Challenge
Reproduce the data in its entirety, exactly as supplied.

------------------------------------

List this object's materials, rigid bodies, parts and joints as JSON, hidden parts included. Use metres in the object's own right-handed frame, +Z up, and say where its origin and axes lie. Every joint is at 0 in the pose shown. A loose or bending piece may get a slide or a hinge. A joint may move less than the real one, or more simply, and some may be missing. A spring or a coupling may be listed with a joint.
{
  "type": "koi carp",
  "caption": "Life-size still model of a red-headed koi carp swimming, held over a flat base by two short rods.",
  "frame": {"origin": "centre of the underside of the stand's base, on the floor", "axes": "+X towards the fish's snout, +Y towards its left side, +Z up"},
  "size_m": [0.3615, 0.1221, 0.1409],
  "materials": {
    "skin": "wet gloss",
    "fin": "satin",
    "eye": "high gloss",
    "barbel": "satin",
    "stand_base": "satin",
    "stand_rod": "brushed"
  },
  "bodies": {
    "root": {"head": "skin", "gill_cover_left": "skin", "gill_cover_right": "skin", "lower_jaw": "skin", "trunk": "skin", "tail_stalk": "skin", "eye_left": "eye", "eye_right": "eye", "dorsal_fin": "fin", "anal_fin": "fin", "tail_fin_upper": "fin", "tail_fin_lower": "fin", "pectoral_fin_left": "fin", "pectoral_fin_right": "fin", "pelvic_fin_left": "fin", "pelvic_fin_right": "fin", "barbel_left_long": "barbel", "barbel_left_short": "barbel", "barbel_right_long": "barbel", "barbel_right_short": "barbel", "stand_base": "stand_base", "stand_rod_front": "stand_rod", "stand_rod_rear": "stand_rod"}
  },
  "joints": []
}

------------------------------------

The completed task
List this object's materials, rigid bodies, parts and joints as JSON, hidden parts included. Use metres in the object's own right-handed frame, +Z up, and say where its origin and axes lie. Every joint is at 0 in the pose shown. A loose or bending piece may get a slide or a hinge. A joint may move less than the real one, or more simply, and some may be missing. A spring or a coupling may be listed with a joint.
{
  "type": "koi carp",
  "caption": "Life-size still model of a red-headed koi carp swimming, held over a flat base by two short rods.",
  "frame": {"origin": "centre of the underside of the stand's base, on the floor", "axes": "+X towards the fish's snout, +Y towards its left side, +Z up"},
  "size_m": [0.3615, 0.1221, 0.1409],
  "materials": {
    "skin": "wet gloss",
    "fin": "satin",
    "eye": "high gloss",
    "barbel": "satin",
    "stand_base": "satin",
    "stand_rod": "brushed"
  },
  "bodies": {
    "root": {"head": "skin", "gill_cover_left": "skin", "gill_cover_right": "skin", "lower_jaw": "skin", "trunk": "skin", "tail_stalk": "skin", "eye_left": "eye", "eye_right": "eye", "dorsal_fin": "fin", "anal_fin": "fin", "tail_fin_upper": "fin", "tail_fin_lower": "fin", "pectoral_fin_left": "fin", "pectoral_fin_right": "fin", "pelvic_fin_left": "fin", "pelvic_fin_right": "fin", "barbel_left_long": "barbel", "barbel_left_short": "barbel", "barbel_right_long": "barbel", "barbel_right_short": "barbel", "stand_base": "stand_base", "stand_rod_front": "stand_rod", "stand_rod_rear": "stand_rod"}
  },
  "joints": []
}